The poetry has to come back. This is from my recollection of the song that Mel sung at Camp Cucumber (still a viable charity camp). She sang it, strumming her guitar, and looking each single mom in the eye.
All My Life’s a Circle
All my life’s a circle
Sunrise and sundown
The moon rolls through the night
Till the day break comes around
All my life’s a circle
But I can’t tell you why
Season’s spinning ‘ round again
The years keep rolling by
Entry for the 17th day: The coffee is ‘GOURMET” on the bay. It must be the cold clear water, as the fistfuls of coffee grounds tossed into the pot were only some super market no-name brand.

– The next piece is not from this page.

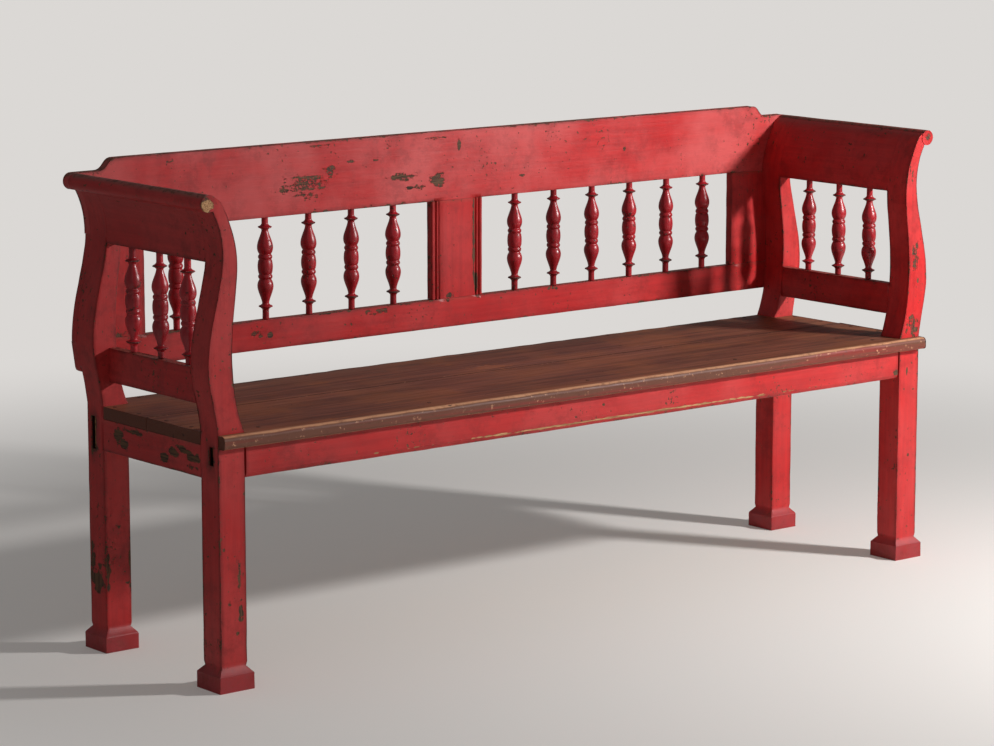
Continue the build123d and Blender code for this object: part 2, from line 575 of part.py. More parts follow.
# ---------------------------------------------------------------- spindles
def flare_point(radius, near, rim):
    """Control point of a collar's concave flank, between a shank and the rim."""
    share = SPINDLE_COLLAR_FLARE
    return (radius + share * (SPINDLE_COLLAR_RADIUS - radius), rim + share * (near - rim))


def make_spindle(name, centre, low, high, lift):
    """A turned spindle between two rails, its turned shape a little off their middle."""
    x, y = centre
    middle = (low + high) / 2 + lift
    half = (high - low) / 2
    bead_low, bead_middle, bead_high = (share * half for share in SPINDLE_BEAD)
    vase_low, vase_middle, vase_waist, vase_high = (share * half for share in SPINDLE_VASE)
    collar_low, collar_middle, collar_high = (share * half for share in SPINDLE_COLLAR)
    ball_end = SPINDLE_BALL_END * half
    ball_end_radius = (SPINDLE_BALL_RADIUS + SPINDLE_GROOVE_RADIUS) / 2
    rim_low = collar_middle - SPINDLE_COLLAR_RIM / 2
    rim_high = collar_middle + SPINDLE_COLLAR_RIM / 2
    with BuildPart() as spindle:
        for direction, reach in ((-1, high - middle), (1, middle - low)):
            with BuildSketch(Plane(origin=(x, y, middle), x_dir=(1, 0, 0), z_dir=(0, direction, 0))):
                with BuildLine():
                    TangentArc((SPINDLE_BALL_RADIUS, 0), (ball_end_radius, ball_end), tangent=(0, 1))
                    Line((ball_end_radius, ball_end), (SPINDLE_GROOVE_RADIUS, bead_low))
                    ThreePointArc(
                        (SPINDLE_GROOVE_RADIUS, bead_low),
                        (SPINDLE_BEAD_RADIUS, bead_middle),
                        (SPINDLE_GROOVE_RADIUS, bead_high),
                    )
                    Line((SPINDLE_GROOVE_RADIUS, bead_high), (SPINDLE_GROOVE_RADIUS, vase_low))
                    Spline(
                        (SPINDLE_GROOVE_RADIUS, vase_low),
                        (SPINDLE_VASE_RADIUS, vase_middle),
                        (SPINDLE_WAIST_RADIUS, vase_waist),
                        (SPINDLE_NECK_RADIUS, vase_high),
                    )
                    Line((SPINDLE_NECK_RADIUS, vase_high), (SPINDLE_NECK_RADIUS, collar_low))
                    Bezier(
                        (SPINDLE_NECK_RADIUS, collar_low),
                        flare_point(SPINDLE_NECK_RADIUS, collar_low, rim_low),
                        (SPINDLE_COLLAR_RADIUS, rim_low),
                    )
                    Line((SPINDLE_COLLAR_RADIUS, rim_low), (SPINDLE_COLLAR_RADIUS, rim_high))
                    Bezier(
                        (SPINDLE_COLLAR_RADIUS, rim_high),
                        flare_point(SPINDLE_SHANK_RADIUS, collar_high, rim_high),
                        (SPINDLE_SHANK_RADIUS, collar_high),
                    )
                    Polyline(
                        (SPINDLE_SHANK_RADIUS, collar_high),
                        (SPINDLE_SHANK_RADIUS, reach),
                        (SPINDLE_TENON_RADIUS, reach),
                        (SPINDLE_TENON_RADIUS, reach + SPINDLE_TENON_LENGTH),
                        (0, reach + SPINDLE_TENON_LENGTH),
                        (0, 0),
                        (SPINDLE_BALL_RADIUS, 0),
                    )
                make_face()
        revolve(axis=Axis((x, y, 0), (0, 0, 1)))
    finish(spindle, name)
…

There’s a soft morning breeze encircling our crunching bodies. Two bodies preparing the first meal of the day. I’ve lit one portable stove to prepare the coffee and the counsellor is pouring cornbread batter into a cast iron pan, then placing a cover over the pan. Then he gathers twigs and dried pine needles, placing them over the cover of the iron lid. When he lights the fire, it creates an oven-like heat base to bake his bread.
When the coffee is boiling, I take it off the burner and let it steep. Scooping one stainless steel all-purpose cup out for me and one out for Jon. I feel the steam rise and warm my face.
I saw 4 otters swim by when I was washing my face earlier this morning and now the sun is rising and isn’t that the basis of the Inuit Poem the whole essence of meaning…a new day dawning and gosh darn it all….as Robert Smiley would say on Saturday Night Live…”I’m good enough, I’m kind enough, and gosh darn it people like me”.